The UK has received a very low rural development budget for political and historical reasons. Because of this poor hand out, the UK has been left with little choice but to shift money away from direct support for farmers (aka Pillar 1) into rural development (aka Pillar 2) – a process referred to as voluntary modulation. And the UK Government and devolved administrations have all moved money at varying rates, with England consistently applying a higher rate.
These transfers, particularly in England, meant the difference between offering an open-to-all agri-environment scheme to farmers and not. Without modulation, we wouldn’t have been able to afford the entry level stewardship scheme in England as well as the higher level scheme.
We think the higher level scheme offers the best value for money and those farmers that have entered this scheme tell us that this has now become a core part of their business (see here). As I have written before here, the entry-level scheme needs work. But the bottom line is we need well funded, well designed, geographically targeted schemes. How much we need is not yet clear. A study commissioned by the Land Use Policy Group suggests we should be spending somewhere between £1-3bn every year to meet our stated environmental objectives for climate, water, soil and biodiversity but even with voluntary modulation we don’t spend anywhere near that. That kind of spend is restricted to Pillar 1 direct payments, by far still the lion’s share of the CAP budget here.
So we know that voluntary modulation is going to be needed this time round, and as much of it as we can get. But this is going to need some bold political decisions across the UK. Environment Secretary, Owen Paterson, has been clear on the need to secure voluntary modulation and we look to him to turn these words into action. But the picture is not so rosy across the UK. For example, last year, the NI executive decided to opt out of voluntary modulation and ‘give the money back to farmers’ via their direct payments.
Not everyone likes modulation. The NFU and CLA don't seem to like it. For the life of me I can’t think why. The money stays in the farming and land management sectors, it's pretty flexible and agri-environment schemes provide a degree of economic stability for the duration of their (ten year) terms. There’s strong evidence that agri-environment schemes have a ‘multiplier effect’ which means that for every pound spent, more money is generated in the local and national economies. When well designed, these schemes can really deliver for wildlife too and over the years many of the farmers we’ve worked with have become passionate about the birds, butterflies and other species these schemes have enabled them to support on their farms.
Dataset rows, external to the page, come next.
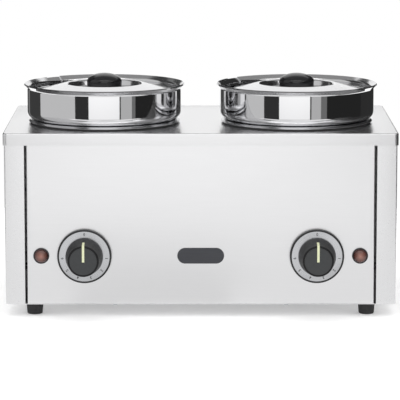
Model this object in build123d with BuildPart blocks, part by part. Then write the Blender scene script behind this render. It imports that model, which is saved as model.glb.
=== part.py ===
from build123d import *
import math
import os

os.makedirs("parts", exist_ok=True)

# Driving dimensions in millimetres and degrees

# Casing
CASE_WIDTH = 505.0
CASE_DEPTH = 300.0
CASE_HEIGHT = 221.9
SHEET = 0.8
PLATE_FLANGE = 15.6
PLATE_CORNER = 5.5
PLATE_BEND = 1.6
LAP_GAP = 0.8
RETURN_WIDTH = 25.4
BODY_CORNER = 4.0
PANEL_GAP = 2.8
PANEL_LIP = 12.0
PANEL_BEND = 1.5
BASE_INSET = 1.0
VENT_LENGTH = 34.0
VENT_WIDTH = 4.0
VENT_PITCH = 11.0
VENT_ROWS = 6
VENT_X = 95.0
VENT_HEIGHT = 150.0

# Feet
FOOT_HEIGHT = 16.0
FOOT_TOP_RADIUS = 11.2
FOOT_BOTTOM_RADIUS = 9.8
FOOT_EDGE = 1.6
FOOT_SIDE_INSET = 37.9
FOOT_INSET = 26.0
FOOT_SINK = 8.0

# Screws, washers and nuts
SCREW_RADIUS = 2.0
SCREW_HEAD_RADIUS = 3.6
SCREW_HEAD_HEIGHT = 2.2
NUT_FLATS = 7.0
NUT_HEIGHT = 3.2
THREAD_GAP = 0.1
HEAD_GAP = 0.5
SIDE_SCREW_INSET = 9.9
SIDE_SCREW_PITCH = 118.0
EDGE_SCREW_X = 110.0
BASE_SCREW_LENGTH = 6.0
BASE_SCREW_HEAD = 1.4
BASE_SCREW_HEAD_RADIUS = 3.0

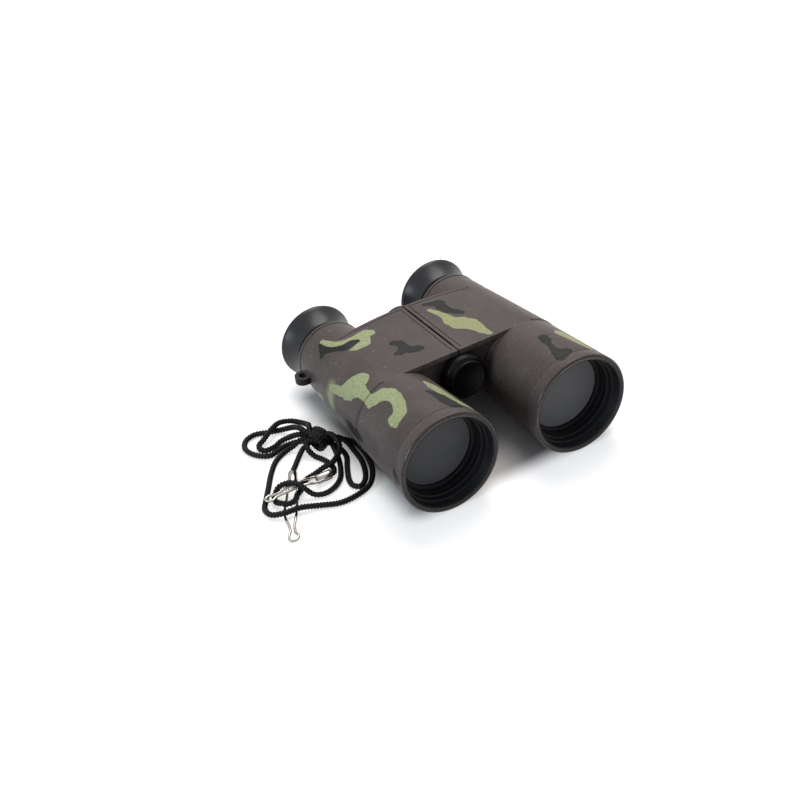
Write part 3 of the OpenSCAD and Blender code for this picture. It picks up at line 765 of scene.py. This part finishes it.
def braidedTube(name, line, setup):
    # rings that follow the line without twist, raised into a braid of staggered strands
    sides, radius, rise = setup["sides"], setup["diameter"] / 2, setup["strandRise"]
    verts, faces, crowns = [], [], []
    across = Vector((0, 0, 1)).cross(line[1] - line[0]).normalized()
    for i, point in enumerate(line):
        ahead = (line[min(i + 1, len(line) - 1)] - line[max(i - 1, 0)]).normalized()
        across = (across - ahead * across.dot(ahead)).normalized()
        up = ahead.cross(across)
        row = 2 * pi * i * setup["ringStep"] / setup["strandPitch"]
        for j in range(sides):
            turn = 2 * pi * j / sides
            crowns.append(abs(cos(setup["strandsAround"] * turn) * cos(row)) ** setup["strandRound"])
            reach = radius * (setup["strandSwell"] - rise + rise * crowns[-1])
            vert = point + (across * cos(turn) + up * sin(turn)) * reach
            vert.z = max(vert.z, 0.0)
            verts.append(vert * millimetre)
    last = (len(line) - 1) * sides
    for ring in range(0, last, sides):
        for j in range(sides):
            k = (j + 1) % sides
            faces.append((ring + j, ring + k, ring + sides + k, ring + sides + j))
    faces += [tuple(range(sides - 1, -1, -1)), tuple(range(last, last + sides))]
    mesh = bpy.data.meshes.new(name)
    mesh.from_pydata(verts, [], faces)
    mesh.update()
    mesh.attributes.new("crown", "FLOAT", "POINT").data.foreach_set("value", crowns)
    cord = bpy.data.objects.new(name, mesh)
    bpy.context.scene.collection.objects.link(cord)
    makeActive(cord)
    bpy.ops.object.shade_smooth()
    return cord


cordLine, cordMeasured = smoothCurve(cordRoute(), cordSetup["ringStep"])
neckCord = braidedTube("neck_cord", cordLine, cordSetup)
print("cord length", round(cordMeasured, 1), "mm,", len(neckCord.data.polygons), "faces")

clipSetup = {
    "left": {
        "at": (-73, -2.5, 2), "turn": 242, "seam": 118,
        "wire": [
            (4, -1.75, 0), (8, -2, -0.6), (12, -2.3, -1.45), (23, -2.9, -1.45),
            (32, -0.6, -1.45), (36.6, -0.9, -1.45), (38, 0.2, -1.45), (35.8, 2.7, -1.45),
            (32.8, 1.4, -1.45), (21, 1.7, -1.45), (12, 1.8, -1.45), (8, 1.9, -0.6),
            (4, 1.75, 0)]},
    "right": {
        "at": (-60.5, -11.8, 2), "turn": 180, "seam": -120,
        "wire": [
            (4, -1.75, 0), (8, -1.9, 0.6), (12, -1.6, 1.6), (16, -1.2, 1.7), (20, -1.1, 1.5),
            (24.5, -0.7, 1.1), (27, -1.6, 1), (28.9, 0, 0.95), (27, 1.6, 1), (24.5, 0.7, 1.1),
            (20, 1.1, 1.5), (16, 1.2, 1.7), (12, 1.6, 1.6), (8, 1.9, 0.6), (4, 1.75, 0)]},
    "wireRadius": 0.56,
    "wireRoundness": 5,
    "wireSteps": 10,
    "ferruleRadius": 2.0,
    "ferruleWall": 0.6,
    "ferruleLength": 6.5,
    "ferruleEdge": 0.12,
    "seamWidth": 1.6,
}


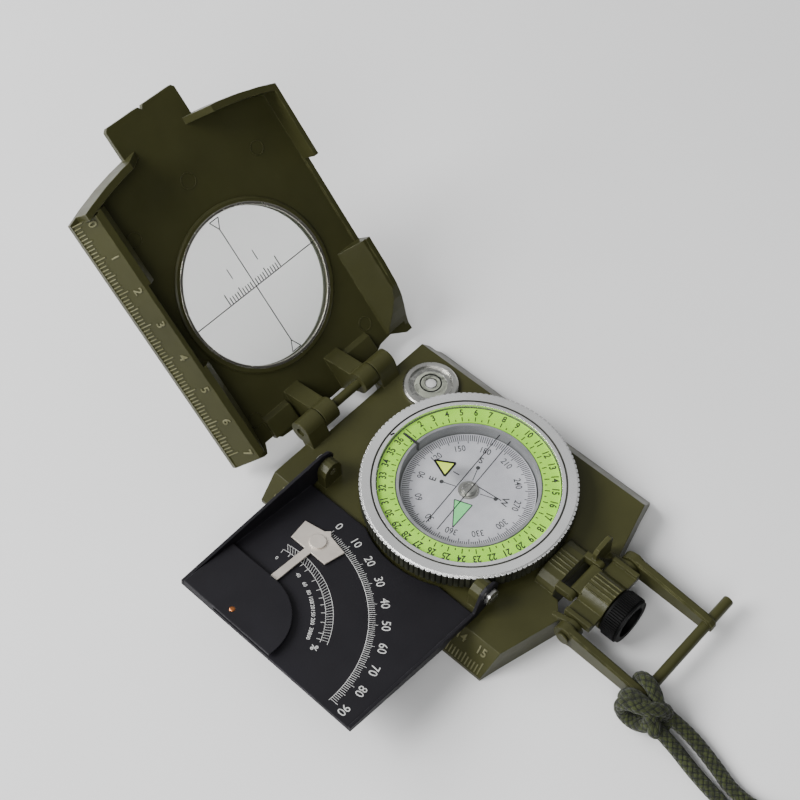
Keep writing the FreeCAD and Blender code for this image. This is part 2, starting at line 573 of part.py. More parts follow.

The usual criticism is that modulation undermines the competiveness of UK farmers. But this should also be given short shrift. Unlike direct support payments under Pillar 1 which lacks a clear policy objective, the rural development programme is partly designed to boost competiveness and its schemes are able to support farmers to adapt, diversify and adopt more sustainable land management approaches. If the NFU was serious about competitiveness, and supporting farmers to reduce their dependency of direct payments, they would be championing modulation.
Yes, we have to accept that if we modulate from Pillar 1 into Pillar 2 and others don’t (or worse yet, choose to do the opposite) then our farmers will have to do different things to get their CAP money compared to their EU counterparts. But this is no bad thing – by supporting our farmers to earn more of their money through Pillar 2 schemes we’ll not only go a long way to meeting our environmental targets, we’ll help put UK farming on a more sustainable footing and justify the public’s investment long term.
To modulate or not to modulate, what do you think?